Hey liebe Buffedcommunity,
ich wollte euch heut mal fragen, wie ihr so euer Geld in WoW verdient. Benutzt ihr geschickt euren Beruf, um Umsätze zu machen?

Ich als Juwelier zB kaufe Saroniterz aus dem AH und Sondiere das, um die steine zu schleifen. Was sind eure Goldmachstrategien? 


			Dieser Inhalt steht nur eingeloggten Mitgliedern zur Verfügung.
        



LG


----------



## Crystania (6. Oktober 2009)

Inscription/Herb

Kräuter sammeln gehen, Frostlotus & Äonenleben mitnehmen 
Kräuter mahlen, Glyphen craften (ca. 10-50g pro Stück, je nach Qualität)
Frostlotus verkaufen/für eigene Flasks bei Seite tun
Äonenleben verkaufen (ca. 20g)

Und alles andere verkaufen, was man auch nur ins AH packen kann. 

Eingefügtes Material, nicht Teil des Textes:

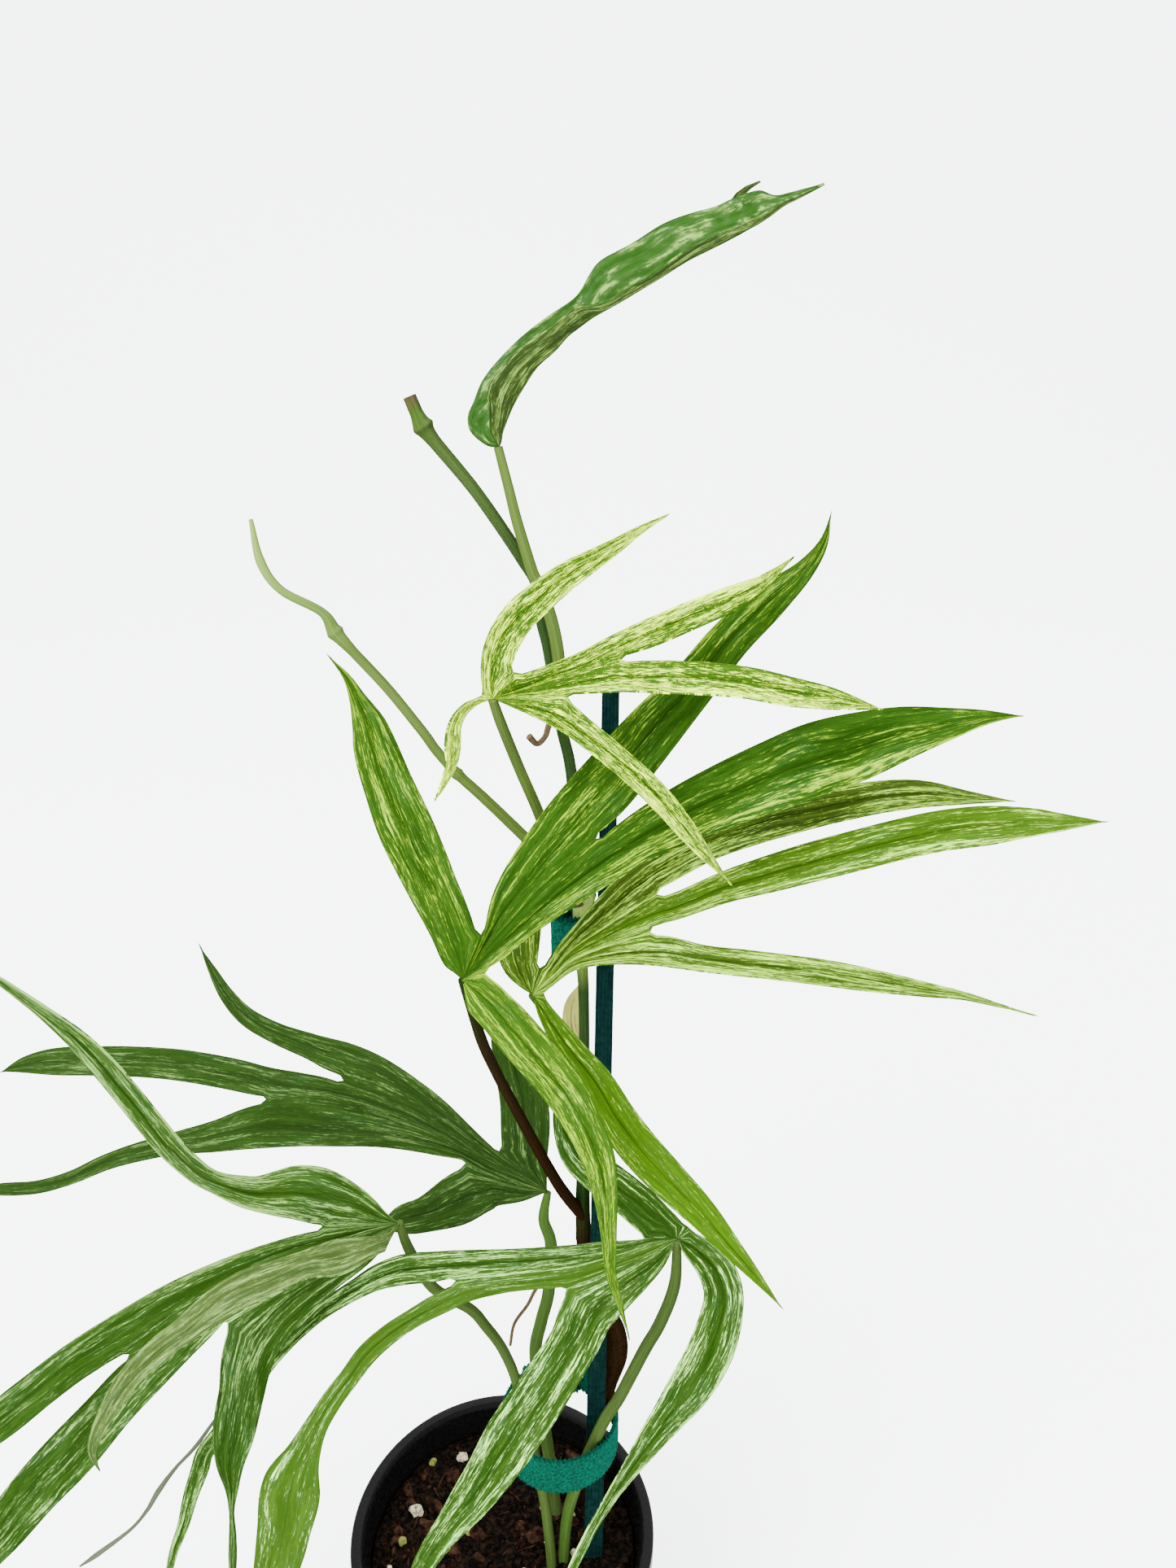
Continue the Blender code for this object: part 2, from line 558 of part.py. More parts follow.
# Leaf g: lower right, in front of the pot.
G_BASE = (832, 1522, -20)
G_FACING = (0.0, -0.62, 0.78)
G_LOBES = [
    Lobe(
        (808, 1549, -22.2, 24), (772, 1577, -25, 44), (728, 1612, -29, 60), (706, 1650, -32, 62),
        (680, 1690, -36, 66), (655, 1728, -39, 69), (630, 1765, -42, 70), (605, 1805, -44, 62),
        (577, 1845, -46, 52), (548, 1882, -47, 38), (527, 1912, -48, 31), (518, 1928, -48, 27),
        (505, 1955, -48, 18), (490, 1985, -48, 0), facing=(-0.3, -0.8, 0.5),
    ),
    Lobe(
        (795, 1539, -22, 12), (745, 1557, -24.5, 18), (700, 1570, -27, 22), (640, 1577, -30, 20),
        (582, 1586, -33, 24), (545, 1601, -35, 27), (510, 1619, -37, 26), (478, 1640, -39, 27),
        (450, 1665, -41, 28), (430, 1692, -43, 27), (408, 1721, -44.5, 28), (387, 1755, -46, 32),
        (372, 1788, -47, 46), (360, 1818, -48, 70), (355, 1845, -48, 76), (349, 1880, -48, 68),
        (343, 1912, -48, 62), (330, 1965, -48, 46), (320, 2005, -48, 26), (312, 2040, -48, 0),
    ),
    Lobe(
        (795, 1526, -20.8, 8), (753, 1536, -22, 24), (700, 1544, -23.5, 30), (640, 1550, -25.5, 34),
        (582, 1554, -27, 38), (540, 1557, -28, 40), (500, 1560, -28.5, 40), (467, 1569, -29, 34),
        (440, 1583, -29, 27), (400, 1608, -28.5, 23), (373, 1632, -28, 18), (347, 1658, -27.5, 17),
        (325, 1685, -27, 17), (295, 1728, -26, 19), (270, 1760, -25.5, 21), (252, 1785, -25, 23),
        (246, 1805, -25, 24), (234, 1840, -25, 20), (225, 1875, -25, 16), (214, 1905, -25, 13),
        (208, 1930, -25, 10), (200, 1960, -25, 0),
    ),
    Lobe(
        (818, 1506, -18.5, 30), (800, 1492, -17, 42), (775, 1472, -14.5, 48), (745, 1450, -12.5, 50),
        (715, 1425, -10.5, 46), (700, 1400, -9.5, 38), (690, 1365, -9, 24), (685, 1335, -9, 0),
    ),
    Lobe(
        (845, 1530, -20.5, 24), (866, 1545, -21.5, 40), (882, 1565, -22.5, 48), (889, 1590, -24, 50),
        (886, 1618, -25, 54), (877, 1650, -26.5, 58), (863, 1680, -28, 58), (844, 1710, -29, 55),
        (822, 1740, -30, 44), (803, 1765, -31, 36), (784, 1792, -31.5, 27), (763, 1822, -32, 19),
        (745, 1850, -32.5, 15), (727, 1880, -33, 13), (704, 1926, -34, 12), (690, 1952, -34, 0),
        facing=(0.35, -0.75, 0.5),
    ),
]
G_SEAMS = [
    [(790, 1545, -22.6), (740, 1567, -25.7), (696, 1584, -28)],
    [(792, 1531, -21.4), (740, 1547, -23.2), (690, 1558, -25.5), (620, 1568, -28.5), (560, 1574, -31)],
    [(791, 1523, -19)],
    [(846, 1508, -19.5)],
]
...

BoE Epics, Mats, Kräuter, Formeln, Rezepte, Baupläne, Haustiere etc.


----------



## Avenenera (13. Oktober 2009)

Exlixierspezi / Kräuterkundler

- Wenn ich Zeit habe farm ich mir Frostlotus, von allem anderen habe ich meist genug
- Habe ich keine Zeit kaufe ich bis 45g Frostlotus ein

- Fläschchen herstellen, als Spezi kommen da gern mal 4 statt 2 Stück raus.
- Ins Ah damit und je nachdem ob ich Lotus gefarmt oder gekauft habe schauen 20 - 60 Gold pro Stück raus 
- 1x am Tag schauen welche epischen Steine gut gehen => Blauenstein + Aönenzeug kaufen => Stein herstellen => + 120g mindest Gewinn

Mache ich erst seit paar Tagen weil ich recht faul war, gibt aber seeehr gut Kohle. Eigentlich kann man mit jedem Beruf über Ah oder direkten Händlerverkauf guten Umsatz machen. Man muss sich nur bisschen damit auseinander setzten 


			Dieser Inhalt steht nur eingeloggten Mitgliedern zur Verfügung.
        

.


----------



## Maruh (15. Januar 2010)

Generell ist wirklich mit jedem Beruf Gold zu machen. Di Frage lautet nur immer: Auf welche Weise bekomme ich innerhalb kürzester Zeit am meisten Gold. ^^

Ich habe ebenfalls Bergbau. Allerdings fiel mir auf meinem Server etwas auf, was mich vom urpsprünglichen Saroniterz/Titanerzfarmen dann wegriss:

Ich bastelte mir einen neuen DK auf "Die ewige Wacht" und wollte dne BB hochskillen. Durch das ganze Bergbaugezeuchs, was durch verwaiste Zonen wahrlich massenhaft vorhanden ist, waren innerhalb von 6 Stunden Farmen der alten Welt mein Bergbau auf 300 und ich hatte über die nur durchs skillen gefundenen Erze 800 gold übers AH machen können. Seltsamerweise sind bei uns die preise für Mithril und Eisen enorm hoch. Nun farme ich die low-Erze und verdien mir damit derzeit auf der ewigen wacht pro stack mithril und eisen um die 40g.^^

 Sicherlich ist das noch nicht die beste und perfekteste methode, um geld zu machen, aber es ist sehr bequem. Viele erze, wenig konkurrenz (mir ganz wichtig, denn beim sronit fühlt man sich leider immer arg unter druck vor dieben^^). und auch die kleinen steinchen bringne bei uns nun wieder viel gold, da sie keiner mehr farmt. Adamantit und Teufelseisen ist freilich genau dasselbe. =)  AUch hier waren nochmal gut 900 gold in 4 stunden Höllenfeuerhalbinsel/nagrand/terrokar drin.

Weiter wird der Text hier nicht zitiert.